- _DESCRIPTION OF THE TASK_: Print the listing below exactly.

═══ DATASET EXCERPT

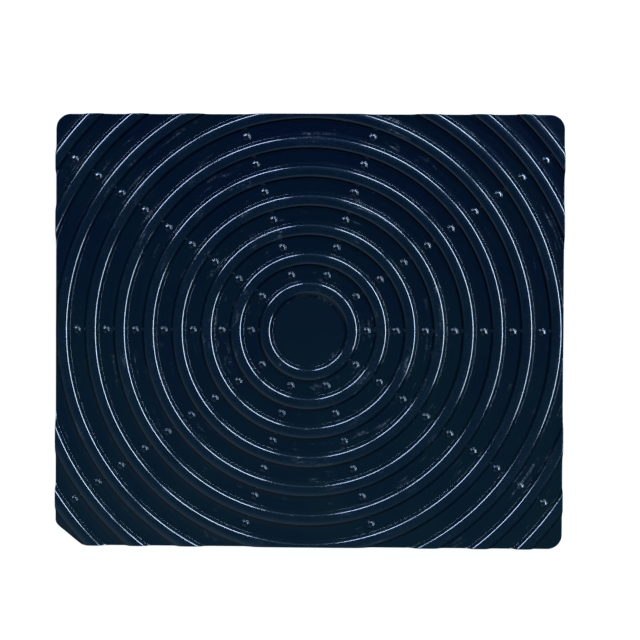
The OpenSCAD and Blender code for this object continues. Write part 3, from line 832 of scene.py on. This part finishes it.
def add_panels():
    """Curved soft light panels round the back and right, seen only as reflections."""
    for i, (first, last, radiance, colour) in enumerate(PANELS):
        steps = max(2, round((last - first) / 4))
        bm = bmesh.new()
        rows = []
        for j in range(steps + 1):
            az = math.radians(first + (last - first) * j / steps)
            rows.append([
                bm.verts.new(PANEL_DISTANCE * Vector((math.cos(az), math.sin(az), math.tan(math.radians(e)))))
                for e in (PANEL_LOW, PANEL_HIGH)
            ])
        for low, high in zip(rows, rows[1:]):
            bm.faces.new((low[0], high[0], high[1], low[1]))
        panel = new_object(f"light_panel_{i}", bm)
        paint(panel, emitter(f"panel_{i}", colour, radiance))
        panel.visible_camera = False
        panel.visible_diffuse = False
        panel.visible_shadow = False


KEY_STRENGTH = 3.4
KEY_SPREAD = 24
KEY_FROM = Vector((0.47, 0.88, 0.68))


def add_key():
    """Broad key light for the matt part of the shading, from the same side as the panels."""
    key = bpy.data.lights.new("key", "SUN")
    key.energy = KEY_STRENGTH
    key.angle = math.radians(KEY_SPREAD)
    key.color = (0.9, 0.95, 1.0)
    lamp = bpy.data.objects.new("key", key)
    lamp.rotation_euler = KEY_FROM.to_track_quat("Z", "Y").to_euler()
    lamp.visible_glossy = False
    bpy.context.scene.collection.objects.link(lamp)


def add_floor():
    """A pale matt floor that glows enough to stay near white."""
    bm = bmesh.new()
    bmesh.ops.create_circle(bm, cap_ends=True, segments=96, radius=FLOOR_R)
    floor = new_object("floor", bm)
    s = Shader("floor_pale")
    grain = s.noise(s.place, 60, 3, 0.5)
    s.surface(s.mix(grain, (0.2, 0.2, 0.2), (0.22, 0.22, 0.22)), 0.9)
    s.bsdf.inputs["Specular IOR Level"].default_value = 0.0
    s.bsdf.inputs["Emission Color"].default_value = (1, 1, 1, 1)
    s.bsdf.inputs["Emission Strength"].default_value = PALE
    paint(floor, s.material)
    floor.visible_glossy = False


def add_backdrop():
    """A pale shell far outside, seen only by the camera."""
    bm = bmesh.new()
    bmesh.ops.create_icosphere(bm, subdivisions=4, radius=FLOOR_R * BACKDROP_SCALE)
    shell = new_object("backdrop", bm)
    paint(shell, emitter("backdrop_pale", (1, 1, 1), BACKDROP_PALE))
    for name in ("visible_diffuse", "visible_glossy", "visible_transmission", "visible_shadow"):
        setattr(shell, name, False)


# Each glow is (azimuth, elevation, ((closeness, colour), ...)), where closeness is 1 at its middle.
WORLD_GLOWS = (
    (242, 28, ((0.30, (0.002, 0.014, 0.050)), (0.62, (0.02, 0.08, 0.16)),
               (0.78, (0.20, 0.36, 0.52)), (0.92, (0.34, 0.52, 0.70)))),
    (62, 50, ((0.84, (0.0, 0.0, 0.0)), (0.91, (0.07, 0.20, 0.40)), (0.98, (0.35, 0.65, 1.0)))),
)


def add_world():
    """Dim surroundings: nearly dark overhead, with a faint glow near left and round the panels."""
    world = bpy.data.worlds.new("room")
    bpy.context.scene.world = world
    world.use_nodes = True
    tree = world.node_tree
    tree.nodes.clear()
    place = tree.nodes.new("ShaderNodeTexCoord")
    glows = []
    for az, rise, stops in WORLD_GLOWS:
        toward = tree.nodes.new("ShaderNodeVectorMath")
        toward.operation = "DOT_PRODUCT"
        az, rise = math.radians(az), math.radians(rise)
        toward.inputs[1].default_value = (
            math.cos(az) * math.cos(rise), math.sin(az) * math.cos(rise), math.sin(rise))
        tree.links.new(place.outputs["Generated"], toward.inputs[0])
        ramp = tree.nodes.new("ShaderNodeValToRGB")
        tree.links.new(toward.outputs["Value"], ramp.inputs[0])
        ends = ramp.color_ramp.elements
        ends[0].position, ends[0].color = stops[0][0], (*stops[0][1], 1)
        ends[1].position, ends[1].color = stops[-1][0], (*stops[-1][1], 1)
        for position, colour in stops[1:-1]:
            ends.new(position).color = (*colour, 1)
        glows.append(ramp.outputs[0])
    total = tree.nodes.new("ShaderNodeVectorMath")
    tree.links.new(glows[0], total.inputs[0])
    tree.links.new(glows[1], total.inputs[1])
    back = tree.nodes.new("ShaderNodeBackground")
    tree.links.new(total.outputs[0], back.inputs[0])
    back.inputs[1].default_value = 1.0
    tree.links.new(back.outputs[0], tree.nodes.new("ShaderNodeOutputWorld").inputs[0])


def add_camera():
    """Almost straight above the mat, as in the photo."""
    data = bpy.data.cameras.new("camera")
    data.lens = CAMERA_LENS
    data.sensor_width = SENSOR_WIDTH
    data.clip_end = CLIP_END
    camera = bpy.data.objects.new("camera", data)
    camera.location = CAMERA_AT
    camera.rotation_euler = [math.radians(a) for a in CAMERA_TURN]
    bpy.context.scene.collection.objects.link(camera)
    bpy.context.scene.camera = camera


bpy.context.scene.view_settings.view_transform = "Standard"
add_camera()
dress()
add_floor()
add_backdrop()
add_panels()
add_key()
add_world()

══════

- _RESPONSE BELOW_:
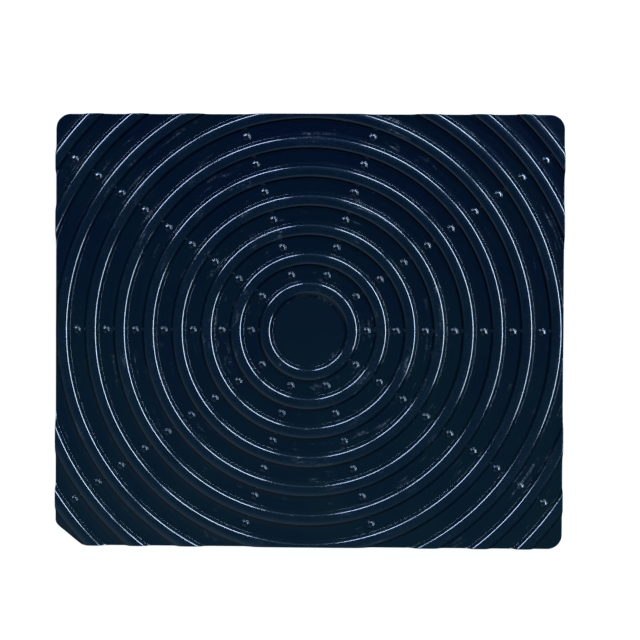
The OpenSCAD and Blender code for this object continues. Write part 3, from line 832 of scene.py on. This part finishes it.
def add_panels():
    """Curved soft light panels round the back and right, seen only as reflections."""
    for i, (first, last, radiance, colour) in enumerate(PANELS):
        steps = max(2, round((last - first) / 4))
        bm = bmesh.new()
        rows = []
        for j in range(steps + 1):
            az = math.radians(first + (last - first) * j / steps)
            rows.append([
                bm.verts.new(PANEL_DISTANCE * Vector((math.cos(az), math.sin(az), math.tan(math.radians(e)))))
                for e in (PANEL_LOW, PANEL_HIGH)
            ])
        for low, high in zip(rows, rows[1:]):
            bm.faces.new((low[0], high[0], high[1], low[1]))
        panel = new_object(f"light_panel_{i}", bm)
        paint(panel, emitter(f"panel_{i}", colour, radiance))
        panel.visible_camera = False
        panel.visible_diffuse = False
        panel.visible_shadow = False


KEY_STRENGTH = 3.4
KEY_SPREAD = 24
KEY_FROM = Vector((0.47, 0.88, 0.68))


def add_key():
    """Broad key light for the matt part of the shading, from the same side as the panels."""
    key = bpy.data.lights.new("key", "SUN")
    key.energy = KEY_STRENGTH
    key.angle = math.radians(KEY_SPREAD)
    key.color = (0.9, 0.95, 1.0)
    lamp = bpy.data.objects.new("key", key)
    lamp.rotation_euler = KEY_FROM.to_track_quat("Z", "Y").to_euler()
    lamp.visible_glossy = False
    bpy.context.scene.collection.objects.link(lamp)


def add_floor():
    """A pale matt floor that glows enough to stay near white."""
    bm = bmesh.new()
    bmesh.ops.create_circle(bm, cap_ends=True, segments=96, radius=FLOOR_R)
    floor = new_object("floor", bm)
    s = Shader("floor_pale")
    grain = s.noise(s.place, 60, 3, 0.5)
    s.surface(s.mix(grain, (0.2, 0.2, 0.2), (0.22, 0.22, 0.22)), 0.9)
    s.bsdf.inputs["Specular IOR Level"].default_value = 0.0
    s.bsdf.inputs["Emission Color"].default_value = (1, 1, 1, 1)
    s.bsdf.inputs["Emission Strength"].default_value = PALE
    paint(floor, s.material)
    floor.visible_glossy = False


def add_backdrop():
    """A pale shell far outside, seen only by the camera."""
    bm = bmesh.new()
    bmesh.ops.create_icosphere(bm, subdivisions=4, radius=FLOOR_R * BACKDROP_SCALE)
    shell = new_object("backdrop", bm)
    paint(shell, emitter("backdrop_pale", (1, 1, 1), BACKDROP_PALE))
    for name in ("visible_diffuse", "visible_glossy", "visible_transmission", "visible_shadow"):
        setattr(shell, name, False)


# Each glow is (azimuth, elevation, ((closeness, colour), ...)), where closeness is 1 at its middle.
WORLD_GLOWS = (
    (242, 28, ((0.30, (0.002, 0.014, 0.050)), (0.62, (0.02, 0.08, 0.16)),
               (0.78, (0.20, 0.36, 0.52)), (0.92, (0.34, 0.52, 0.70)))),
    (62, 50, ((0.84, (0.0, 0.0, 0.0)), (0.91, (0.07, 0.20, 0.40)), (0.98, (0.35, 0.65, 1.0)))),
)


def add_world():
    """Dim surroundings: nearly dark overhead, with a faint glow near left and round the panels."""
    world = bpy.data.worlds.new("room")
    bpy.context.scene.world = world
    world.use_nodes = True
    tree = world.node_tree
    tree.nodes.clear()
    place = tree.nodes.new("ShaderNodeTexCoord")
    glows = []
    for az, rise, stops in WORLD_GLOWS:
        toward = tree.nodes.new("ShaderNodeVectorMath")
        toward.operation = "DOT_PRODUCT"
        az, rise = math.radians(az), math.radians(rise)
        toward.inputs[1].default_value = (
            math.cos(az) * math.cos(rise), math.sin(az) * math.cos(rise), math.sin(rise))
        tree.links.new(place.outputs["Generated"], toward.inputs[0])
        ramp = tree.nodes.new("ShaderNodeValToRGB")
        tree.links.new(toward.outputs["Value"], ramp.inputs[0])
        ends = ramp.color_ramp.elements
        ends[0].position, ends[0].color = stops[0][0], (*stops[0][1], 1)
        ends[1].position, ends[1].color = stops[-1][0], (*stops[-1][1], 1)
        for position, colour in stops[1:-1]:
            ends.new(position).color = (*colour, 1)
        glows.append(ramp.outputs[0])
    total = tree.nodes.new("ShaderNodeVectorMath")
    tree.links.new(glows[0], total.inputs[0])
    tree.links.new(glows[1], total.inputs[1])
    back = tree.nodes.new("ShaderNodeBackground")
    tree.links.new(total.outputs[0], back.inputs[0])
    back.inputs[1].default_value = 1.0
    tree.links.new(back.outputs[0], tree.nodes.new("ShaderNodeOutputWorld").inputs[0])


def add_camera():
    """Almost straight above the mat, as in the photo."""
    data = bpy.data.cameras.new("camera")
    data.lens = CAMERA_LENS
    data.sensor_width = SENSOR_WIDTH
    data.clip_end = CLIP_END
    camera = bpy.data.objects.new("camera", data)
    camera.location = CAMERA_AT
    camera.rotation_euler = [math.radians(a) for a in CAMERA_TURN]
    bpy.context.scene.collection.objects.link(camera)
    bpy.context.scene.camera = camera


bpy.context.scene.view_settings.view_transform = "Standard"
add_camera()
dress()
add_floor()
add_backdrop()
add_panels()
add_key()
add_world()